I share this with you because it’s a great example of how dependent we are on the search engines to fix our mistakes for us. Should Yahoo Maps have "known" that Paterson is often spelled with two "t"s? Of course.

The danger zone is when only some of the obvious mistakes are caught. We’re being trained to be sloppy, and expecting that will always work. Watch a kid search on Google–they don’t even try to get the spelling right. Why bother?

Farming and hunting

Five thousand years ago, every human was a hunter. If you were hungry, you got a rock or a stick and you went hunting.

The problem was that all of the animals were either dead or really good at hiding.

Fortunately, we discovered/invented the idea of farming. Plant seeds, fertilize em, water em, watch em grow and then you harvest them.

The idea spread and it led to the birth of civilization.

Everyone got the idea… except for marketers.

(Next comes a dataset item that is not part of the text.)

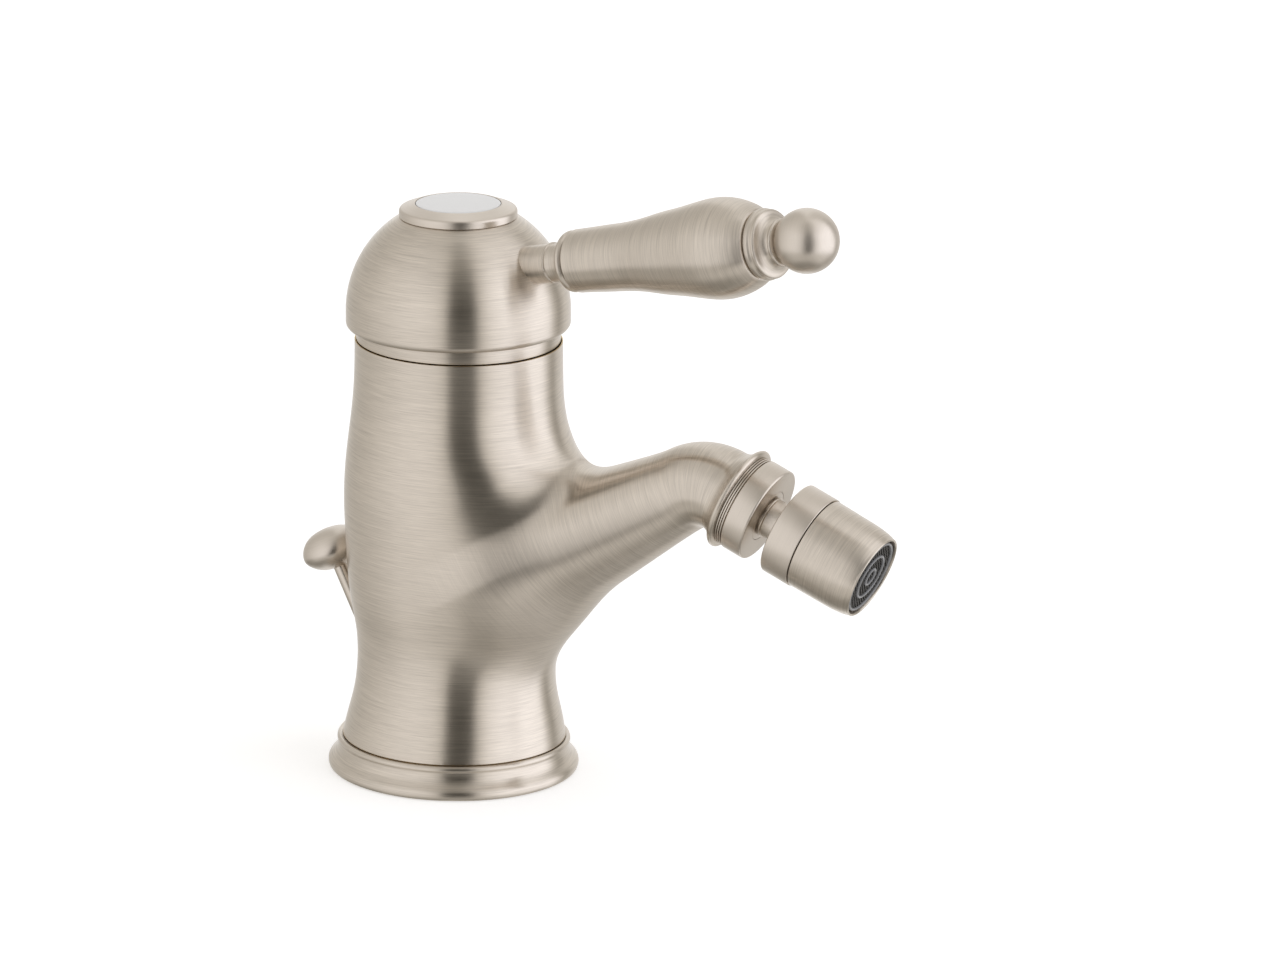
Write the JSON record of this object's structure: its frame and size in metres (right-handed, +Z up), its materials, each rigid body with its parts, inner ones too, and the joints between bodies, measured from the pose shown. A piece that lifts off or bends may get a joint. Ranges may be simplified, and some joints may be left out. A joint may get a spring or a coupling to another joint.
{
  "type": "bidet mixer",
  "caption": "Deck-mounted bidet mixer with a domed single lever, a short arched spout, a swivelling aerator and a pop-up waste rod.",
  "frame": {"origin": "centre of the base ring's underside, on the surface that the mixer stands on", "axes": "+Z up along the body's axis, +X along the spout, so +Y is on the right of someone who faces the spout"},
  "size_m": [0.1604, 0.0626, 0.1606],
  "materials": {
    "brushed_nickel": "brushed nickel, fine lines round each turned form",
    "satin_nickel": "satin nickel, softer than the brushed faces",
    "bare_brass": "machined brass",
    "steel": "plain stainless steel",
    "ceramic": "lapped ceramic",
    "white_disc": "plain white, slightly glossy",
    "white_plastic": "moulded plastic",
    "grey_plastic": "moulded plastic",
    "black_rubber": "seal rubber"
  },
  "bodies": {
    "fixed": {"base_ring": "brushed_nickel", "base_gasket": "black_rubber", "mixer_body": "brushed_nickel", "rod_bush": "grey_plastic", "port_seals": "black_rubber", "cartridge_base": "white_plastic", "cartridge_case": "white_plastic", "fixed_disc": "ceramic", "cartridge_nut": "bare_brass", "trim_ring": "brushed_nickel", "swivel_collar": "satin_nickel", "socket_seal": "black_rubber"},
    "turning_guide": {"stem_guide": "grey_plastic", "stem_pin": "steel"},
    "slider": {"disc_carrier": "white_plastic", "moving_disc": "ceramic"},
    "handle": {"lever_stem": "bare_brass", "handle_screw": "steel", "dome": "brushed_nickel", "cap_ring": "satin_nickel", "index_disc": "white_disc", "lever_neck": "brushed_nickel", "lever_grip": "brushed_nickel", "lever_collar": "brushed_nickel", "lever_ball": "satin_nickel", "tie_rod": "steel"},
    "seat": {"ball_seat": "white_plastic"},
    "aerator": {"ball_stem": "satin_nickel", "aerator_collar": "satin_nickel", "aerator_cap": "brushed_nickel", "aerator_insert": "grey_plastic", "aerator_mesh": "steel", "aerator_washer": "black_rubber"},
    "rod": {"lift_rod": "satin_nickel", "lift_knob": "satin_nickel"}
  },
  "joints": [
    {"name": "temperature", "type": "hinge", "parent": "fixed", "child": "turning_guide", "pos_m": [0, 0, 0.1], "axis": [0, 0, 1], "range_deg": [-35.7, 54.3]},
    {"name": "flow", "type": "hinge", "parent": "turning_guide", "child": "handle", "pos_m": [0, 0, 0.1095], "axis": [-0.1616, -0.9869, 0], "range_deg": [-0.9, 19.1]},
    {"name": "disc_slide", "type": "slide", "parent": "turning_guide", "child": "slider", "axis": [0.9869, -0.1616, 0], "range_m": [-0.0003, 0.0044]},
    {"name": "aerator_spin", "type": "hinge", "parent": "fixed", "child": "seat", "pos_m": [0.08084, 0, 0.07921], "axis": [0.9269, 0, -0.3754], "continuous": true},
    {"name": "aerator_tilt", "type": "hinge", "parent": "seat", "child": "aerator", "pos_m": [0.08084, 0, 0.07921], "axis": [0, 1, 0], "range_deg": [-15, 15]},
    {"name": "rod_pull", "type": "slide", "parent": "fixed", "child": "rod", "axis": [-0.4509, 0, 0.8926], "range_m": [0, 0.022]}
  ],
  "couplings": [
    {"joint": "disc_slide", "follows": "flow", "m_per_rad": 0.01285}
  ]
}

Marketers still like to hunt.

What we’re discovering, though, is that the good prospects are getting really good at hiding.

I hate it when facts ruin a good story

Jake Bialer kicks sand in my Windy City reference: The Straight Dope: … And what about "Windy City"?.

The windy city

Chicago, it turns out, isn’t so windy. They call it that because when they were bidding for the World’s Fair in the 1800s, Chicagoans were bragging so much, they were "windy."

Which has nothing to do with this: USATODAY.com – Whole Foods goes with the wind but something about stories with windmills in them leads to odd word selections.

Shea Gunther points out that buying wind power is a great marketing story. And he’s right.

As the price of energy (and the side effects its creation cause) increase, the how and where of product origins are going to matter more and more.